Hip dysplasia is a hereditary health condition that leads to abnormal hip development in affected dogs, which can be both painful and affect their normal movement. Because the condition is passed on from the parent dogs to their young, preventing dogs with bad hips from breeding is important, and in some cases, mandated by The Kennel Club for registered pedigree dogs of certain breeds.
Affected dogs may need a fairly complicated surgery to correct the condition, and this is not possible in all cases. This means that by far the best way to manage the general issue of hip dysplasia in dogs is by testing for the condition in potential stud dogs, and ensuring that any dogs affected by it or carrying the appropriate markers for the condition are not used for breeding.
In this article, we will look at hip dysplasia testing in more detail including what it involved, how it works, and how to interpret the results of the tests. Read on to learn more.
Hip dysplasia can affect either one or both hips, and occurs when the hips do not develop properly as the dog goes through the transition from puppy to adult, which means that in some cases, the condition will not become apparent until the dog reaches two years of age.
In healthy hips, the ball and socket joints are well matched and fit together snugly, allowing the dog to have a normal range of movement without problems-however, hip dysplasia occurs when these joints develop abnormally, so that the ball and socket joints do not fit perfectly together. This is often exacerbated by poor muscle tone around the hip joint itself, which also helps to keep the joint in place in healthy dogs.

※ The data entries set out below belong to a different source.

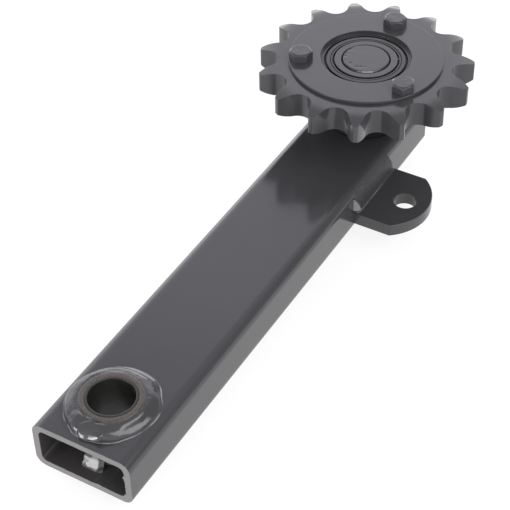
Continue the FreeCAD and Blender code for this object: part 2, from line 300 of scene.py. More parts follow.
def drill(piece, holes, low, high, segments=96):
    """Cuts upright round holes of (x, y, radius) through a piece, from MM below low to MM above high."""
    low, high = low - MM, high + MM
    bm = bmesh.new()
    for x, y, radius in holes:
        bmesh.ops.create_cone(bm, cap_ends=True, cap_tris=False, segments=segments, radius1=radius,
                              radius2=radius, depth=high - low,
                              matrix=Matrix.Translation((x, y, (low + high) / 2)))
    cutter = finish_mesh(bm, "drill")
    cut = piece.modifiers.new("Holes", "BOOLEAN")
    cut.operation, cut.solver, cut.object = "DIFFERENCE", "EXACT", cutter
    drilled = bpy.data.meshes.new_from_object(piece.evaluated_get(bpy.context.evaluated_depsgraph_get()))
    piece.modifiers.clear()
    name, spare = piece.data.name, (piece.data, cutter.data)
    piece.data = drilled
    bpy.data.objects.remove(cutter)
    for mesh in spare:
        bpy.data.meshes.remove(mesh)
    drilled.name = name
    drilled.set_sharp_from_angle(angle=sharp_angle)


def dress(piece, body, node, finish, *materials):
    """Gives a piece its materials and its body, and hides the CAD node that it stands for."""
    for material in materials:
        piece.data.materials.append(material)
    flat = piece.modifiers.new("Flat faces stay flat", "WEIGHTED_NORMAL")
    flat.keep_sharp = True
    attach(piece, body)
    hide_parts(node)


# Materials


class Value:
    """A node's output that can be reckoned with like a number."""

    def __init__(self, nodes, socket):
        self.nodes, self.socket = nodes, socket

    def maths(self, operation, other=0.0):
        return self.nodes.add("Math", "Value", {0: self, 1: other}, operation=operation)

    def __add__(self, other):
        return self.maths("ADD", other)

    def __sub__(self, other):
        return self.maths("SUBTRACT", other)

    def __mul__(self, other):
        return self.maths("MULTIPLY", other)

    def __truediv__(self, other):
        return self.maths("DIVIDE", other)

    def __gt__(self, other):
        return self.maths("GREATER_THAN", other)

    def __lt__(self, other):
        return self.maths("LESS_THAN", other)

    def __abs__(self):
        return self.maths("ABSOLUTE")

    def span(self, low, high, at_low=0.0, at_high=1.0, **how):
        """Carries the range from low to high over to another range."""
        return self.nodes.add("MapRange", "Result", {"Value": self, "From Min": low, "From Max": high,
                                                     "To Min": at_low, "To Max": at_high}, **how)


class Nodes:
    """A node tree under construction."""

    def __init__(self, owner):
        owner.use_nodes = True
        self.tree = owner.node_tree
        self.tree.nodes.clear()

    def add(self, kind, output, inputs=None, **settings):
        """A new node's output. Its inputs are numbers, colours or the outputs of other nodes."""
        node = self.tree.nodes.new("ShaderNode" + kind)
        for name, value in settings.items():
            setattr(node, name, value)
        for name, value in (inputs or {}).items():
            self.feed(node.inputs[name], value)
        return Value(self, node.outputs[output])

    def feed(self, socket, value):
        if isinstance(value, Value):
            self.tree.links.new(value.socket, socket)
        else:
            socket.default_value = value

    def parts(self, vector):
        node = self.add("SeparateXYZ", "X", {"Vector": vector}).socket.node
        return [Value(self, node.outputs[axis]) for axis in "XYZ"]


class Surface(Nodes):
    """A material under construction: one shader and the nodes that feed it."""

    def __init__(self, name):
        self.material = bpy.data.materials.new(name)
        super().__init__(self.material)
        self.shader = self.tree.nodes.new("ShaderNodeBsdfPrincipled")
        self.out = self.tree.nodes.new("ShaderNodeOutputMaterial").inputs["Surface"]
        self.tree.links.new(self.shader.outputs["BSDF"], self.out)
        self.place = self.add("TexCoord", "Object")

    def noise(self, scale, detail=2.0, rough=0.5, stretch=None):
        place = self.add("Mapping", "Vector", {"Scale": stretch, "Vector": self.place}) if stretch \
            else self.place
        return self.add("TexNoise", "Fac", {"Scale": scale, "Detail": detail, "Roughness": rough,
                                            "Vector": place})

    def mix(self, factor, a, b):
        return self.add("Mix", "Result", {"Factor": factor, "A": a, "B": b}, data_type="RGBA")

    def tones(self, factor, colour, low, high):
        """Between a darker and a lighter tone of one colour."""
        return self.mix(factor, rgba(colour, low), rgba(colour, high))

    def bump(self, height, distance, below=None):
        under = {} if below is None else {"Normal": below}
        return self.add("Bump", "Normal", {"Strength": 1.0, "Distance": distance, "Height": height, **under})

    def specks(self, scale, share):
        """Round dust nibs: 1 at their middles, on a share of the cells."""
        away = self.add("TexVoronoi", "Distance", {"Scale": scale, "Vector": self.place})
        red = self.add("SeparateColor", "Red", {"Color": Value(self, away.socket.node.outputs["Color"])})
        return away.span(0.0, 0.07, 1.0, 0.0) * (red > 1.0 - share)

    def shade(self, colour, roughness, normal=None, metallic=0.0, specular=0.5):
        """Feeds the shader and gives the material."""
        for name, value in (("Base Color", colour), ("Roughness", roughness), ("Normal", normal),
                            ("Metallic", metallic), ("IOR", 1.5), ("Specular IOR Level", specular)):
            if value is not None:
                self.feed(self.shader.inputs[name], value)
        return self.material


def rgba(colour, gain=1.0):
    return (colour[0] * gain, colour[1] * gain, colour[2] * gain, 1.0)


def toward(x, y, degrees):
    """How far a place lies in a direction."""
    return x * math.cos(math.radians(degrees)) + y * math.sin(math.radians(degrees))


def distance(x, y):
    """How far a place lies from the upright axis."""
    return (x * x + y * y).maths("SQRT")


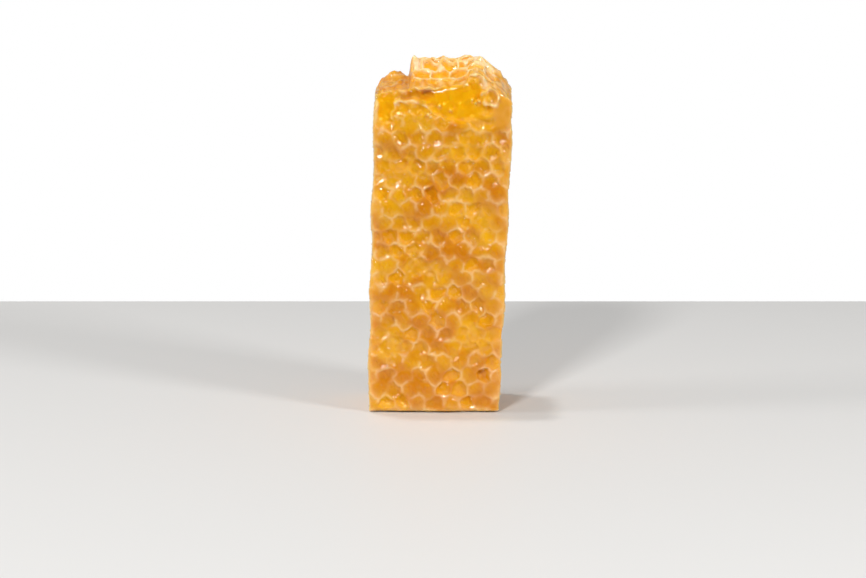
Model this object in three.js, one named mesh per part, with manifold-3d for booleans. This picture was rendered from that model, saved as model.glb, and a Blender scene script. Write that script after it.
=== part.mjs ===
// A piece of cut comb honey: a slab of beeswax comb, standing on its cut lower end, its cells full of honey.
// The broad front and back faces are the capped cells, the two sides and the lower end are knife cuts through
// them, and the upper end is torn. It rises from a brow at the front over a ledge of open cells to a crest.
// The cappings below the brow are gone, so that ridges of wax stand in a smooth sheet of honey there.
//
// Millimetres. +X is the slab's width, +Y its thickness, from the front face to the back face, and +Z is up.
// The origin is the middle of the lower end.

import * as THREE from "three";
import { mergeVertices } from "three/addons/utils/BufferGeometryUtils.js";
import Module from "manifold-3d";

const { clamp, degToRad, lerp, smootherstep, smoothstep } = THREE.MathUtils;

// ---- Driving dimensions ----

const HEIGHT = 115; // from the cut lower end to the highest point of the torn end
const WIDTH_FOOT = 42.6; // across the two cut sides at the foot
const WIDTH_HEAD = 44.6; // and at the torn end
const THICKNESS = 30; // over the cappings of both faces
const LEAN = 3.4; // how far the head stands to the right of the foot

// The lattices of cells. width is a cell, flat to flat, stray is how far a corner lies from its place in an
// even lattice, and shift moves a lattice across and along its face.
const FRONT_CELLS = { width: 5.3, stray: 0.6, shift: [0.1, 2.9] };
const BACK_CELLS = { width: 5.3, stray: 0.6, shift: [2.75, 2.9] };
const TORN_CELLS = { width: 5.8, stray: 0.3, shift: [0.4, -6.2] };
const CELL_WIDTH = FRONT_CELLS.width;
const rowPitch = (width) => (width * Math.sqrt(3)) / 2;
const ROW_PITCH = rowPitch(CELL_WIDTH);

const CAPPING_DOME = 0.85; // from the plain face to the slab's full thickness
const MIDDLE_SHARE = 0.64; // the level middle of a cell, as a share of it
const WET_SHARE = 0.26; // the share of cells that are open or broken, with honey standing in them
const WET_DEPTH = 0.45;
const SUNKEN_SHARE = 0.35; // the share whose capping is sunken; the others are domed
const SUNKEN_DEPTH = [0.55, 0.85];
const DOME_HEIGHT = [0.55, 0.85];

const MIDRIB = 1.2; // the sheet of wax from which both layers of cells are built
const CELL_WALL = 0.8; // between two cells where the knife went through them
const CUT_DEPTH = 0.6; // how far the honey lies back from a cut cell's walls
const FOOT_CUT_DEPTH = 0.5;
const CELL_TILT = degToRad(9); // cells rise towards their mouths
const MOUTH_WALL = 1.6; // wax and capping left at the mouth of a cut cell
const DEEP_CHORD = 1.1; // the height of a cell that is cut near its middle, as a share of the row pitch
const SHALLOW_CHORD = 0.9; // and of one that is cut nearer its side

const SIDE_WAVE = 0.5; // unevenness of the knife's cuts, along the height
const SIDE_TURN = 0.3; // the share of it that they have through the slab
const FACE_WAVE = 0.6; // unevenness of the two capped faces
const SPARE = 12; // how far each face's lattice runs past the slab before it is trimmed

// The torn end, seen from the front: its crest, along the back, and its brow, along the front face. Each pair
// is a place across the slab and a height.
const CREST = [
  [-24, 100.4],
  [-21.2, 103.4],
  [-18.4, 107.6],
  [-15.2, 109.4],
  [-12.4, 109.4],
  [-9.9, 108.2],
  [-8.8, 114],
  [-1.4, 113.8],
  [1.2, 114.6],
  [3.4, 113.6],
  [6, 113.7],
  [8.7, 114.6],
  [13.4, 114.4],
  [15.1, 113.2],
  [17.4, 111.2],
  [19.8, 109.8],
  [21.2, 107.5],
  [24, 104],
];
const BROW = [
  [-24, 102.6],
  [-18, 105.2],
  [-11, 105.8],
  [-6.5, 106.8],
  [-0.7, 106.4],
  [5, 107],
  [8.6, 107.6],
  [10, 110.4],
  [12.2, 111.2],
  [14.2, 109.8],
  [15.6, 107.2],
  [18, 106],
  [24, 102],
];
const BROW_DEPTH = -THICKNESS / 2 + 2; // where the torn end leaves the brow
const LEDGE_FRONT = -9.2; // where its ledge starts
const LEDGE_BACK = -3.6; // and ends
const CREST_DEPTH = 1.8; // where it reaches the crest
const LIP_SHARE = 0.25; // of the rise from brow to crest, the part before the ledge
const LEDGE_SHARE = 0.28; // and the part along it
const BACK_DROP = 2.6; // how far the torn end falls from its crest to the back face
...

Affected dogs are born with apparently normal hips that do not cause any problems until they get a little older, but over time the ball and socket joint of affected dogs will begin to separate, causing the hips to become malformed, painful, and unable to move properly. This is known as subluxation.
You can find out more about hip dysplasia in dogs in detail by reading this article.
The test required to identify a predisposition to hip dysplasia is called hip scoring, and ultimately results in the person assessing the state of a given dog’s hips assigning a “score” to them, which indicates how healthy or otherwise they are.
The scoring system runs from zero up to 106, and the lower the score, the better the hip health of the dog in question.
Each breed of dog is also assigned a breed average hip score, which can vary considerably between breeds, and umbrella guidance for breeding is to only breed from dogs whose hip score comes in below the breed average.
Scoring is carried out by the professional examination of X rays of the dog’s hips, and these X rays are usually taken at your local veterinary clinic, and then sent off for assessment.
What type of dogs are prone to hip dysplasia?
As the most common hereditary skeletal condition that can affect dogs, a great number of different dog breeds are potentially at risk of the condition. You can search for the risk factors and recommended health tests for your own breed of dog by using The Kennel Club’s Breed Information Centre search tool.
Large and giant dog breeds such as the German Shepherd and St. Bernard tend to be at greater risk of the condition than small and light dogs, but it can present in any breed or type of dog, including cross breeds.
If your dog breed has hip dysplasia listed as one of the at-risk condition in The Kennel Club’s database, pedigree dogs of the breed should be tested under the KC/BVA scheme prior to breeding. For some dog breeds that are at particularly high risk of the condition, this is actually necessary in order to be permitted to register the dog with The Kennel Club.
Dogs who also have a known history of hip dysplasia in their breed line whether or not the dog in question appears healthy should also be tested if you wish to breed from them, regardless of whether or not the condition is considered to be prevalent within that specific breed.
Because scoring for the condition is based on X ray examination and the condition often will not become apparent until the dog is fully grown, hip scoring can only be performed on dogs over two years old, in order to ensure that the test returns a definitive result.
This means that it is the potential parent dogs that need to be hip scored, rather than their future litter-and of course, both the dam and the sire should be tested. However, the hip score results are good for life once determined, and so the test and assessment only needs to be performed once on stud dogs, regardless of how many subsequent litters they produce.
You can find out more about The Kennel Club and the British Veterinary Association’s hip testing scheme, including the cost for the test (exclusive of the cost of the X rays) and the averages across different dog breeds by checking out The Kennel Club’s hip dysplasia information section.